The U.S. Agency for International Development’s analytical approach to economic growth provides a potential framework when considering political dynamics. The “inclusive market systems” approach advanced by USAID characterizes a market system as “a dynamic space — incorporating resources, roles, relationships, rules, and results — in which private and public actors collaborate, coordinate, and compete.” They further define the systems as “those that engage and benefit a range of actors, including the poor, women, youth, ethnic minorities, and/or other marginalized groups.” And here is a link to thinking and working politically: “Since market systems contain sub-systems (household systems, value chain systems, etc.), and are connected to health systems, political systems, ecosystems, and the like, project implementers and managers are faced with the challenge of how to define the intervention space.”
“The development community's link to and discussion of power dynamics and politics needs to be more robust and explicit.”—
But how are inclusive market systems connected to, and influenced by, political and other external infrastructures? USAID’s leveraging economic opportunities project attempts to probe these issues in case studies and a summary analysis of policy-constrained value chain initiatives under Feed the Future. They concluded that the causal link between project-driven policy interventions and effects on either enterprise growth or poverty reduction were loosely defined, if they were defined at all.
However, the development community's link to and discussion of power dynamics and politics needs to be more robust and explicit. We propose that the thinking and working politically, or TWP, approach would help USAID’s Feed the Future programming illuminate the often down-and-dirty politics and power relations; formal and informal institutions; structural, social, and ideological underpinnings; and incentives driving behavior within the local ecosystem of actors and decision-makers affecting agricultural market systems.
A powerful tool used as part of the TWP approach is the political economy analysis, or PEA. USAID’s applied PEA field guide can help agriculture and Feed the Future projects and professionals use PEA — not only at the design or initial implementation phase to ensure politically savvy programming, but also as part of an ongoing adaptive management approach, per ADS 201, USAID’s operational model for programming in a specific region or country. PEA is a qualitative field research methodology that helps us go beyond analyzing technical and capacity constraints to identify the political, economic, and social interests and structural and institutional forces that can block or enable reform in the agriculture sector.
PEAs generally identify constraints and causality in four areas: foundational factors, rules of the game, dynamics, and the “here and now.” It does not replace sound technical analysis; rather, it provides missing information about other factors inhibiting change and reform in the agricultural sector. Applied regularly, it can help us adapt to the changing context.
By applying TWP approaches, including the PEA tool, we can improve the effectiveness of inclusive agricultural market systems’ design and implementation. In Serbia, the Leveraging Economic Opportunities project team applied the PEA approach to four market segments, including food processing and agriculture. In doing so, they identified opportunities for improving competitiveness, including a market platform that could improve value chain planning and pinpoint high-potential value chains for growth. On the Feed the Future Enabling Environment for Agriculture project in Uganda, Chemonics applied an analytical framework based on Kingdon's 1984 three-stream model, identifying the problem, policy (solution), and politics (political will), before then ranking policy priorities.

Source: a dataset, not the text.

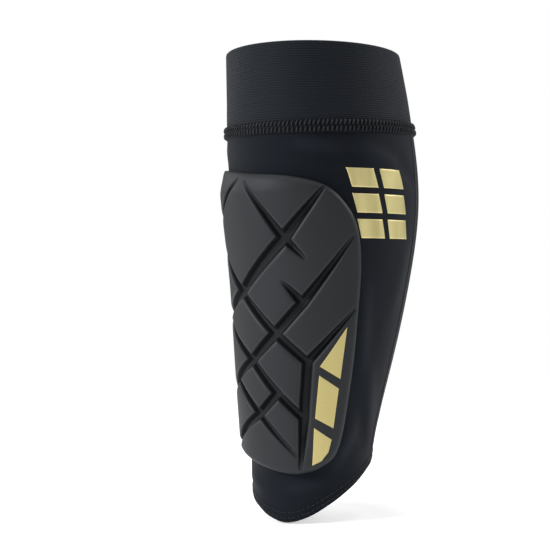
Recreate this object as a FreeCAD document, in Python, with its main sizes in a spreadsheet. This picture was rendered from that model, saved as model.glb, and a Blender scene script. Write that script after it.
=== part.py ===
"""Slip-on shin guard: an elastic leg sleeve with a segmented foam shin pad.

Frame: +Z runs up the leg and the shin faces -Y.  The origin is the centre of the lower leg
opening, at the level of the hem's lowest point.  Angles are measured round the leg from the
shin's crest (0) towards +X.  Lengths are millimetres.
"""
import FreeCAD, Part
import math
import os

Vector = FreeCAD.Vector
doc = FreeCAD.newDocument("shin_guard")

# ---------------------------------------------------------------- driving sizes

SIZES = [
    ("sleeve_height", 285.0, "lowest point of the hem to the top of the cuff"),
    ("cuff_height", 44.5, "top of the leg form's knee station to the top of the cuff"),
    ("hem_half_width", 35.5, "outside of the sleeve, across the leg"),
    ("hem_half_depth", 37.0, "outside of the sleeve, front to back"),
    ("hem_setback", 0.0, "how far the section's centre lies behind the origin"),
    ("ankle_half_width", 37.0, ""),
    ("ankle_half_depth", 39.0, ""),
    ("ankle_setback", 0.0, ""),
    ("shank_half_width", 40.7, ""),
    ("shank_half_depth", 45.3, ""),
    ("shank_setback", 3.8, ""),
    ("low_calf_half_width", 45.2, ""),
    ("low_calf_half_depth", 52.0, ""),
    ("low_calf_setback", 8.6, ""),
    ("mid_calf_half_width", 49.8, ""),
    ("mid_calf_half_depth", 58.6, ""),
    ("mid_calf_setback", 12.6, ""),
    ("calf_half_width", 54.4, ""),
    ("calf_half_depth", 64.0, ""),
    ("calf_setback", 12.6, ""),
    ("knee_half_width", 54.6, ""),
    ("knee_half_depth", 62.0, ""),
    ("knee_setback", 7.5, ""),
    ("brim_half_width", 52.6, ""),
    ("brim_half_depth", 55.9, ""),
    ("brim_setback", 0.4, ""),
    ("knit_thickness", 1.6, "sleeve panels"),
    ("cuff_thickness", 2.4, "two layers of rib knit"),
    ("layer_gap", 0.05, "glue or stitch line between two layers"),
    ("seam_height", 7.3, "overlocked ridge that joins the cuff to the panels"),
    ("seam_proud", 2.4, "ridge outside the sleeve"),
    ("seam_tilt", 2.3, "degrees, the ridge is higher at the back"),
    ("seam_drop", 6.2, "ridge's lower edge below the knee station, at the leg's axis"),
    ("edge_gap", 0.15, "panel edges that butt against each other or the ridge"),
    ("strip_half_width", 2.2, "flatlock seam on the panels and the cuff"),
    ("strip_height", 0.7, "flatlock seam outside the fabric"),
    ("side_panel_wrap", 50.0, "degrees from the pad's widest edge to the panel seam"),
    ("hem_turn_up", 14.0, "height of the hem folded inside"),
    ("turn_up_thickness", 1.2, ""),
    ("stitch_thickness", 0.5, "thread of the hem's two rows"),
    ("stitch_edge_gap", 2.6, "hem line to the lower row"),
    ("stitch_row_gap", 3.2, "lower row to the upper row"),
    ("pad_half_wrap", 70.0, "degrees from the crest to the pad's side edges"),
    ("pad_above_hem", 30.0, "pad's lowest edge above the origin"),
    ("pad_below_seam", 20.0, "pad's highest edge below the cuff's ridge"),
    ("web_thickness", 1.8, "hinge web that carries the foam blocks"),
    ("pad_thickness", 6.5, "top of the pad above the sleeve"),
    ("pad_ramp", 17.0, "length of the slope at the pad's top edge"),
    ("groove_width", 6.0, "between neighbouring foam blocks"),
    ("skin_thickness", 0.5, "film moulded over the blocks"),
    ("inlay_thickness", 0.4, ""),
    ("emblem_thickness", 0.25, ""),
    ("emblem_tuck", 4.0, "degrees the emblem's middle row starts inside the pad's widest edge"),
    ("liner_thickness", 1.5, ""),
    ("liner_margin", 4.0, "liner's edge inside the pad's edge"),
]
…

What are specific ways in which managers of agricultural market systems programs can think and work politically? We identify four options:
1. Integrate TWP and PEA as part of collaborating, learning, and adapting processes.
PEA should be integrated into the CLA framework, now mandated by USAID as part of the program cycle (ADS 201). PEA delves into too-often ignored or assumed political dimensions and provides critical information on contextual factors otherwise missing from other assessments — but nevertheless crucial to inform program adaptation. The Chemonics-implemented agriculture and rural development support project in Ukraine has some interesting experience in this regard, having developed explicit feedback loops between political and policy lessons learned and the project’s CLA system.

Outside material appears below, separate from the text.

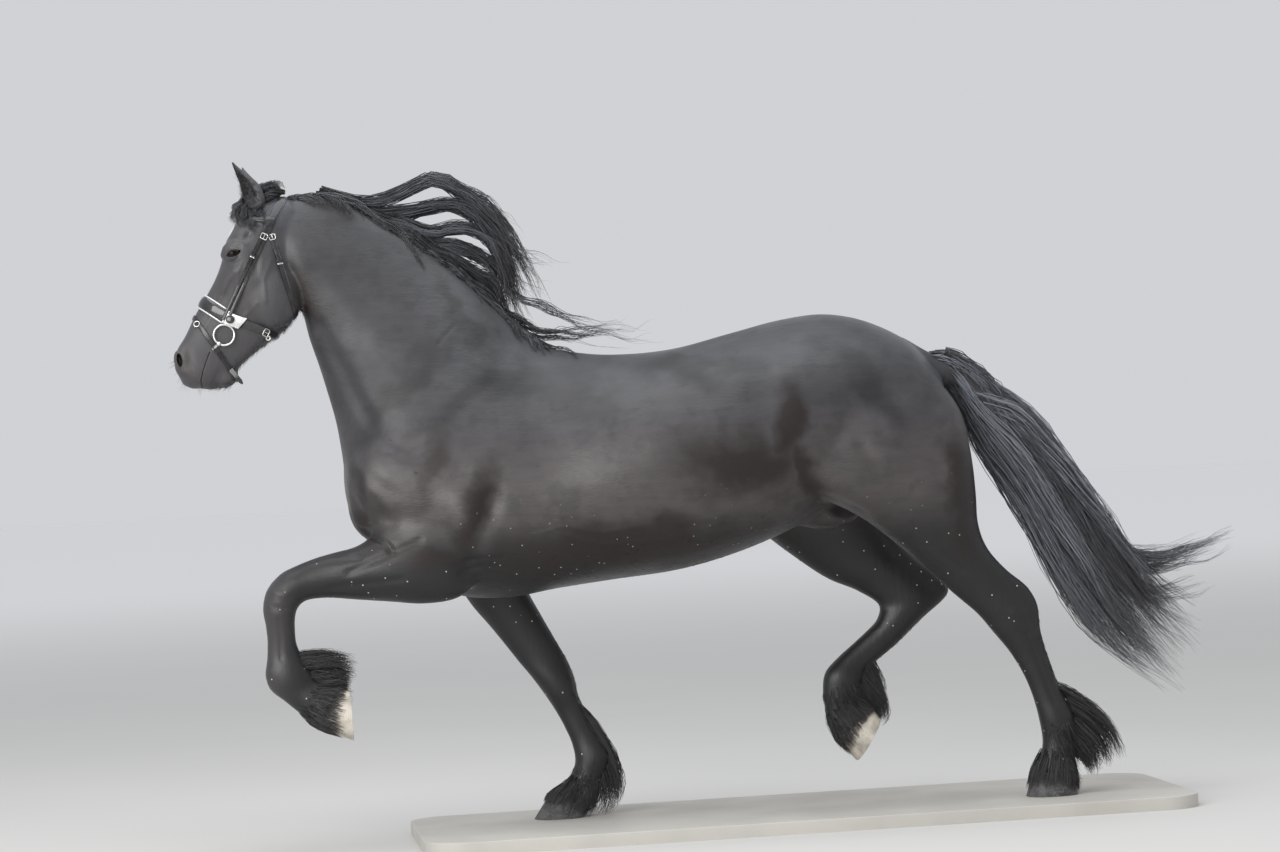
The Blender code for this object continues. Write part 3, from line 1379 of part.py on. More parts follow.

2. Use PEA with capacity development models, including human and institutional capacity development.
PEA can be used as one tool within the HICD performance assessment process to determine incentives and motivations, as well as other performance-related issues within the institutions we seek to strengthen.
3. Apply PEA to specific areas of a project that present significant barriers to success.

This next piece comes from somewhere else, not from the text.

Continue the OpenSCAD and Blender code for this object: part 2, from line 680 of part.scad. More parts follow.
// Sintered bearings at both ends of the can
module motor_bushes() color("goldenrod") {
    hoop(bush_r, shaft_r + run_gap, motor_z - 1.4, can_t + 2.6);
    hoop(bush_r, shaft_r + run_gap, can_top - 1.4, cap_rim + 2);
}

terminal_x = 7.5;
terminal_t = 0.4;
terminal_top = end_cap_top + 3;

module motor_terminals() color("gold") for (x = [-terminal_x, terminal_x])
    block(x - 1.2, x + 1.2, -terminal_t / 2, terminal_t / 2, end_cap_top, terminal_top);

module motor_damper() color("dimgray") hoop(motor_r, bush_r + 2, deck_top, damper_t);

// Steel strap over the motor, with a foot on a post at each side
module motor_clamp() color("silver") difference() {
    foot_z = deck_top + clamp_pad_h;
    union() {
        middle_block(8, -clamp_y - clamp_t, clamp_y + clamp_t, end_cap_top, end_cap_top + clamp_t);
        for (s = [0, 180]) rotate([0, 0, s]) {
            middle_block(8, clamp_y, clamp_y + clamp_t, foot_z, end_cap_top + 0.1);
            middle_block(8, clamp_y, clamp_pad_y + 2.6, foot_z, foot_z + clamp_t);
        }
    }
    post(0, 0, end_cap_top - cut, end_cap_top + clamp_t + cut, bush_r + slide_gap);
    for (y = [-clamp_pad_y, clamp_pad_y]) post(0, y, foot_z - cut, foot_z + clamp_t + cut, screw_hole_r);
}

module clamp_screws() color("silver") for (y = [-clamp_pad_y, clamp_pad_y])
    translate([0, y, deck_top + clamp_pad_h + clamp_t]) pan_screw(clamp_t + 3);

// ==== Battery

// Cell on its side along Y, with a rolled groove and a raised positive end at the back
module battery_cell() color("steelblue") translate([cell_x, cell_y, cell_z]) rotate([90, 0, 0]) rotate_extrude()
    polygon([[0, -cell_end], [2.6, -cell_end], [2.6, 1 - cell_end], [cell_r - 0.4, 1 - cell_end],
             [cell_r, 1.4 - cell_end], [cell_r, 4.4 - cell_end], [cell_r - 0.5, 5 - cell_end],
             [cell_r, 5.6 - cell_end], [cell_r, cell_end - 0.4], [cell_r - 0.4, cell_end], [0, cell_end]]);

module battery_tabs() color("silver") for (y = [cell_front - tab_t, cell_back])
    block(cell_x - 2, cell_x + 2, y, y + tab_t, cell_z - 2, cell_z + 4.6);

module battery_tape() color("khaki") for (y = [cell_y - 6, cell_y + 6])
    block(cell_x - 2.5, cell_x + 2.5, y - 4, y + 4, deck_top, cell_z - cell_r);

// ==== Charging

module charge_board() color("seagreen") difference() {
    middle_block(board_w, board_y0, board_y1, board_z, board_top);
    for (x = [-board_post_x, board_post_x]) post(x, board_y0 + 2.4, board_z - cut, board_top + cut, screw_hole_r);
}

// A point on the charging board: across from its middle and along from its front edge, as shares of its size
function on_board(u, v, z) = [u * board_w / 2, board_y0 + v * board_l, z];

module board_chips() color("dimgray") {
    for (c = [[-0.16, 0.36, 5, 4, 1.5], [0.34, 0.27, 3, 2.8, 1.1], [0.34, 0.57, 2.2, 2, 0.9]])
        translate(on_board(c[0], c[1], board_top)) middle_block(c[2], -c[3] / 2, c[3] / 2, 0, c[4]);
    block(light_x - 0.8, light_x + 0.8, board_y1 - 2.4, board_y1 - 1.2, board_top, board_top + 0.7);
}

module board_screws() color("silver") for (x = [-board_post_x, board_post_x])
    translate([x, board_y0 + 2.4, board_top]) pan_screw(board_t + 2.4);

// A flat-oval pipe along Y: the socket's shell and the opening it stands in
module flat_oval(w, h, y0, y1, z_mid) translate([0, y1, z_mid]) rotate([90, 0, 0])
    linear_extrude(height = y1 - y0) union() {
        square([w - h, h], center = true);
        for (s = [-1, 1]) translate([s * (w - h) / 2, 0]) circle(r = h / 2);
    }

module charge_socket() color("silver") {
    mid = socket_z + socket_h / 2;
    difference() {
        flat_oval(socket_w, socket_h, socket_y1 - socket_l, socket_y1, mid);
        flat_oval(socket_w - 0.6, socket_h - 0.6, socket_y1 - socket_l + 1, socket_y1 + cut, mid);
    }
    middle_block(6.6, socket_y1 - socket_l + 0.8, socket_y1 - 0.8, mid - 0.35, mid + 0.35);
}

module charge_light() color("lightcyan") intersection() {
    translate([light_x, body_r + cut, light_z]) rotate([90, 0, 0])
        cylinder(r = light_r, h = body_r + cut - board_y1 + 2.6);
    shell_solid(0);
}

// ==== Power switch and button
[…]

If an agricultural project needs to develop an advocacy platform or network around a policy initiative, a PEA — including its analysis of the ecosystem of actors related to the issue or policy at hand — can be useful to ensure advocacy efforts are politically informed and consider all needed decision-makers.
4. Use TWP and PEA to nuance indicator selection for policy or political indicators, and identify those milestones that are critical to demonstrating progress.
Now, as USAID refines its strategy for “country transition” associated with the global food security strategy implementation report, improved policy change indicators are of paramount importance. PEA tools could be used to understand local power dynamics and provide context to the CCIR.5 “Policy Matrix Progress Score,” now being developed for each Feed the Future target country.
By thinking and working politically, and bringing to bear such tools as the PEA, we can improve our understanding of the political issues that can generate systemic change in inclusive market systems and create new opportunities for sustained enterprise growth and poverty reduction.